Until, that is, the guilty parties begin finding scarecrows on their property. Scarecrows that have a habit of moving when no one is looking.
Whoops.
Part of the joy of Dark Night of the Scarecrow is the way the film never lets you in on precisely what game it is playing until the very last moments. The back half of the story involves a mad dash by Durning and the others to figure out who under the mask is picking them off one by one, and it’s not long before fear and guilt drive a few in the party to mania and towards a supernatural explanation for their plight. But Dark Night of the Scarecrow merrily tiptoes around the question of whether it’s going to pull the trigger on going full-blown ghost story until its final, gleefully wicked punchline.
That means that much of the film’s second half is given over to a whodunnit, occasionally interrupted by stalk-and-slash setpieces as Bubba’s killers get terrorized, then get brutalized, then get dead. As a made-for-TV movie, these sequences are largely bloodless, which ordinarily would seem like a deal-breaker. But de Felitta pulls it off by 1). executing the hell out of the “stalk” half of the equation, really digging in to the feeling of isolation and helplessness that comes with being out in the middle of nowhere, in the dark, with no one to help you, and 2). by turning into the skid of not being able to show much gore and instead using sound and implication to make the deaths as horrible as possible.

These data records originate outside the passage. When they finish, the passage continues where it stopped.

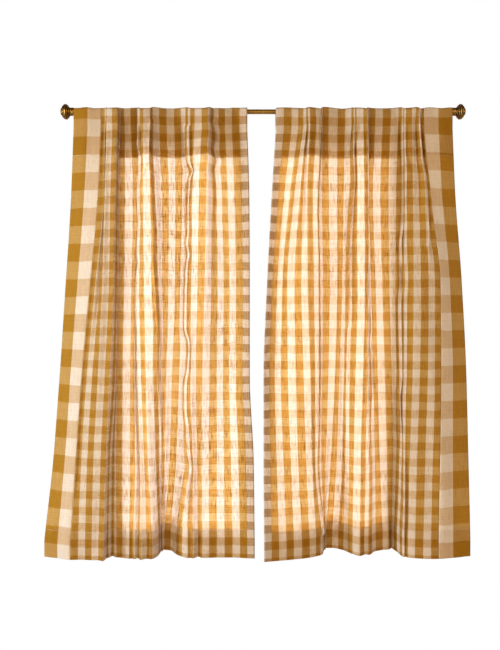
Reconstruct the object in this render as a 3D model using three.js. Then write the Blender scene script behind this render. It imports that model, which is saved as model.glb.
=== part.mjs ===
// Cafe curtain: a pair of gathered gingham panels on one thin brass rod with turned finials.
// Millimetres. The origin is on the rod's axis at mid-length, +X to the viewer's right,
// +Y toward the wall, +Z up. Each panel and each border is a closed sheet hung in folds.
import * as THREE from 'three';

// ---- sizes ----
const ROD_D = 9.5;              // 3/8 in brass rod
const SOCKET_D = 10.1;          // bore in each finial that takes the rod's end
const SOCKET_DEPTH = 10;
const SOCKET_END_GAP = 0.3;
const FINIAL_X = 383;           // from mid-length to a finial's inner face
const CLOTH = 1.4;              // one layer of the stout gingham
const CHECK = 16.4;             // one woven square of the small check
const SEAM_GAP = 0.36;          // between a panel and its border strip
const SIDE_HEM_FOLD = 35;       // the inner side hem starts at this woven column
const INNER_EDGE = 36;
const OUTER_EDGE = -4.37;       // two wide squares of the border, in small columns
const STEEPEST = 5.5;           // most that a steep fold stretches the sheet's depth

const BOTTOM_Z = -905;          // 36 in from the top fold to the bottom fold
const HEM_TOP_Z = -848;         // doubled bottom hem
const HEADING_Z = -93;          // doubled heading, 4 in deep, with the rod at its top
const POCKET_Z = -62;           // under this level the two layers lie together
const TOP_Z = 8.4;              // top fold over the rod
const POCKET_TOP_Z = 5.4;       // underside of that fold, which rests on the rod
const POCKET_DEPTH = 28;        // from the front layer to the back layer at the rod
const TOP_ROUNDNESS = 0.6;      // exponent of the rounded top of the pocket
const SWING_LIFT = 0.05;        // a fold that swings back also rises by this share

// ---- fold tables: a row for each fold line, from the outer edge to the inner edge ----
// col: woven column counted from the border seam; x at six heights; y at three heights
const X_LEVELS = [-37, -165, -352, -536, -707, -871];
const Y_LEVELS = [-37, -400, -871];
const TABLE_COLUMNS = ['col', 'x1', 'x2', 'x3', 'x4', 'x5', 'x6', 'yTop', 'yMid', 'yHem'];
const LEFT_FOLDS = [
  [-4.37, -382.4, -390, -405, -417, -429, -446, -9, 18, 8],
  [-2.18, -353, -361, -377, -391, -402, -417, -19, 0, -3],
  [0, -327, -332, -348, -365, -377, -388, -11, -14, -12],
  [1, -318, -320, -337, -354, -366, -373, -17, -19, -14],
  [3, -313, -316, -321, -330, -340, -345, -21, -24, -15],
  [5, -291, -295, -298, -306, -315, -321, -21, -24, -12],
  [7, -290, -294, -296, -300, -311, -314, -12, -4, 0],
  [10, -288, -292, -294, -297, -299, -298, -7.5, 6, 3],
  [12, -268, -265, -267, -270, -270, -271, -8, 2, -5],
  [13, -255, -256, -258, -261, -260, -261, -9, -2, -8],
  [15, -251, -252, -254, -253, -249, -246, -17, -12, -11],
  [17, -239, -239, -237, -234, -231, -224, -21, -23, -7],
  [18, -226, -225, -222, -219, -217, -214, -20, -24, 14],
  [19, -222, -217, -211, -209, -212, -212.5, -14, -14, 30],
  [20, -210, -205, -204, -205, -208, -211, -9, -4, 41],
  [22, -180, -178, -179, -186, -193, -206, -7.5, 4, 47],
  [23, -166, -164, -168, -171, -179, -192, -8.5, 2, 42],
  [24, -156, -155, -159, -160, -163, -178, -13, -6, 20],
  [26, -146, -146, -150, -150, -148, -153, -21, -23, 0],
  [27, -137, -141, -143, -145, -142, -142, -20, -21, -3],
  [29, -110, -113, -117, -122, -124, -123, -18, -16, 0],
  [31, -100, -95, -92, -94, -94, -94, -9, -4, 2],
  [33, -77, -72, -68, -69, -65, -62, -7.5, 3, 2],
  [36, -32, -28, -27, -27, -19, -17, -12, -8, -4],
];
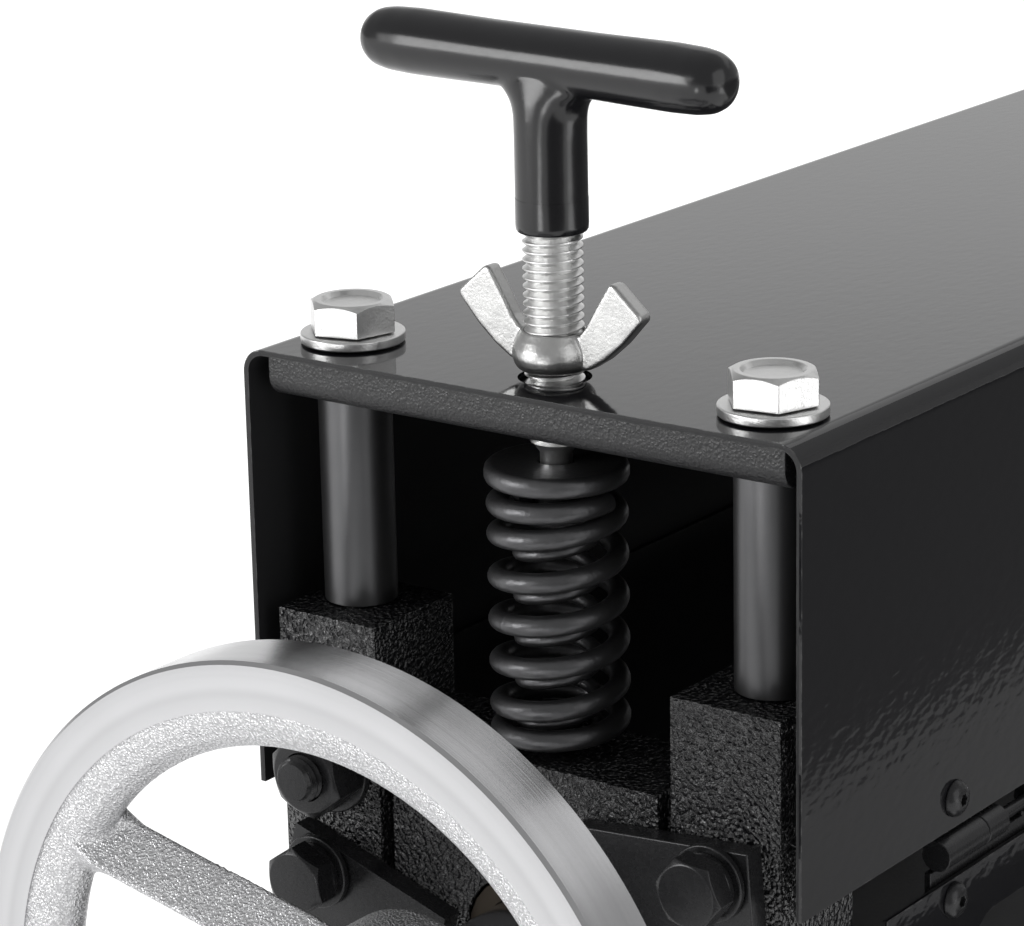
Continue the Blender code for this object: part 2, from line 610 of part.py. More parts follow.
# ---------------------------------------------------------------- fasteners on the faces
def build_keeper(end, side, name, bolt_x, drop, tilt):
    """A bar on one bolt that laps over the bearing block and keeps it in its slot."""
    inwards = -math.copysign(1.0, bolt_x)
    start, stop = sorted((-inwards * KEEPER_SPAN[0], inwards * KEEPER_SPAN[1]))
    down, up = -KEEPER_RISE[0], KEEPER_RISE[1]
    face = END_REACH + GAP
    low, high = sorted((side * face, side * (face + KEEPER_T)))
    bar = prism([(start, down), (stop, down), (stop, up), (start, up)], low, high, "Y")
    plate = cut(bar, [lying(KEEPER_HOLE_R, low - PAST, high + PAST)])
    plate.transform(Matrix.Rotation(-tilt, 4, "Y"))
    spot = (bolt_x, plane_of(side), TOP_Z - drop)
    place(f"{end}_{name}_keeper", plate, spot, "black_steel")
    under = face + KEEPER_T + GAP
    shank_r, _, flats, head_height, washer_r, washer_t = M8
    lay = Matrix.Rotation(math.radians(-90 * side), 4, "X")
    shank = rod(shank_r, END_REACH - KEEPER_HOLE + PAST, under + PAST, 16, lay)
    washer = rod(washer_r, under, under + washer_t, 20, lay)
    head = hexagon(flats, under + KEEPER_HEAD - head_height, under + KEEPER_HEAD, lay)
    place(f"{end}_{name}_keeper_bolt", fused(head, [washer, shank]), spot, "black_steel")


def build_stud():
    """The front frame's stud, with its nut and washer run up against the casting."""
    spot = (STUD_X, FRONT_Y, TOP_Z - STUD_DROP)
    face = END_REACH + GAP
    shank_r, hole_r, flats, _, _, washer_t = M10
    stud = rod(shank_r, END_REACH - STUD_HOLE + PAST, face + STUD_REACH, 16, TURNED)
    place("front_stud", stud, spot, "black_steel")
    washer = rod(STUD_WASHER_R, face, face + washer_t, 20, TURNED)
    nut = fused(hexagon(flats, face + washer_t - GAP, face + STUD_NUT, TURNED), [washer])
    bore = rod(hole_r, face - PAST, face + STUD_NUT + PAST, 16, TURNED)
    place("front_stud_nut", cut(nut, [bore]), spot, "black_steel")


def main():
    clear_scene()
    build_base()
    for end, side in ENDS.items():
        build_end_frame(end, side)
        build_block(end, side)
        build_bush(f"{end}_upper_bush", side, UPPER_AXIS_Z)
        build_bush(f"{end}_lower_bush", side, LOWER_AXIS_Z)
        build_crosshead(end, side)
        build_pressure_screw(end, side)
        for name in SPRINGS:
            build_spring(end, side, name)
        build_wing_nut(end, side)
        build_hinge(end, side)
        build_keeper(end, side, "right", *RIGHT_KEEPER)
        build_keeper(end, side, "left", *LEFT_KEEPER)
    journal = END_REACH - JOURNAL_SETBACK
    wheel_end = WHEEL_REACH - HUB_SETBACK - BUSH_SETBACK
    build_roller("upper_roller", UPPER_AXIS_Z, out(-1, wheel_end), out(1, journal))
    build_roller("lower_roller", LOWER_AXIS_Z, out(-1, journal), out(1, journal))
    build_handwheel()
    build_bed()
    build_stud()
    build_cover()
    build_guards()


main()
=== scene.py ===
"""Looks of the covered table-top etching press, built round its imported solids. Metres, +Z up."""

import math

import bmesh
import bpy
from mathutils import Matrix, Vector


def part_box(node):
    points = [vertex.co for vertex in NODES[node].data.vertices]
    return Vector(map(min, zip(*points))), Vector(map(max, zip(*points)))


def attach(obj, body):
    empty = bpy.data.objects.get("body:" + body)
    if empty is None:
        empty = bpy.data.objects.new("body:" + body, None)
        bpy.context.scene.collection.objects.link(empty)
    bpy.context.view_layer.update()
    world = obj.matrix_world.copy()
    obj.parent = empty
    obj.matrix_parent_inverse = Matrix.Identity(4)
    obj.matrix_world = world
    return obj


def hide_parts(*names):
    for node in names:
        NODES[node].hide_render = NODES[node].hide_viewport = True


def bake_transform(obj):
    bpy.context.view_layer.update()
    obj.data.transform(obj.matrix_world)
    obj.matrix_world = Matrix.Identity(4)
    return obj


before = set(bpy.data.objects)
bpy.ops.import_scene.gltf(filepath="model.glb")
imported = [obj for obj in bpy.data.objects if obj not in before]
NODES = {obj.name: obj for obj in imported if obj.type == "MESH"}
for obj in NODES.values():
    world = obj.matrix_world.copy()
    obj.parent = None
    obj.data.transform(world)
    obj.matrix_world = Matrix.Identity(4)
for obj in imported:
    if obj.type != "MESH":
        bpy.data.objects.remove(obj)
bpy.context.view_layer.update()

# ---------------------------------------------------------------- sizes that the looks need
MM = 0.001
GAP = 0.3 * MM
ENDS = {"front": -1, "rear": 1}
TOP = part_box("cover")[1].z
M8 = (3.9 * MM, 1.25 * MM)  # a thread's outside radius, a little under nominal, and its pitch
M10 = (4.9 * MM, 1.5 * MM)
SCREW_PITCH = 1.75 * MM
M8_FLATS, M10_FLATS = 13 * MM, 16 * MM  # across the flats of a hexagon
M8_BORE, M10_BORE = 4.2 * MM, 5.3 * MM  # radius of the hole in a washer or post
HALF_FRAME = 14.0 * MM  # half the thickness of an end frame
SCREW_HOLE = 6.2 * MM  # radius of the pressure screw's hole in the crosshead
QUARTER = math.radians(90)


def middle(node):
    low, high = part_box(node)
    return (low + high) / 2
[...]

It helps that, to a person, these guys really, really deserve whatever that scarecrow does to them, giving each death a thrilling karmic kick. Slasher franchises tend to lose me when the spotlight shifts from the victims and towards the maniac cutting his way through said victims, but by having the scarecrow’s prey be so odious, de Felitta and Fiegelson give themselves license to go as nasty as they please, knowing you’re right there with them.
But really what I love about Dark Night of the Scarecrow is the way it genuinely does not feel like anything else in the genre. It feels decidedly out of touch with the FX-heavy brand of horror that came of age in the ’80s, yet it also feels equally out of step with the classical monster and mystery films. Dark Night of the Scarecrow belongs to many traditions, but also none, a strange curiosity that exists entirely in its own weird, folkloric space.
And while I would love to see the film develop a greater following (hence, you know, all of this…) there’s also something perfect about the way it flies under the radar, a title that many may be familiar with but few understand in full. Like the urban legends that no doubt helped form its inception, Dark Night of the Scarecrow teases and haunts, suggesting worlds of terror just beneath the surface of our own.
At least in this telling, the ones who get swallowed up are the ones who have it coming.
1 Comment
Matt D Snyder
I love that film. I saw it when I was 11, in 1981 on tv. That film creeped the hell out of me. Larry Drake also played a mentally challenged adult for years on the tv show L.A.Law…it was definitely a surprise by the time Darkman came out that I realized he was just “acting”. Out of all the murders the one that scared me the most was Otis’s.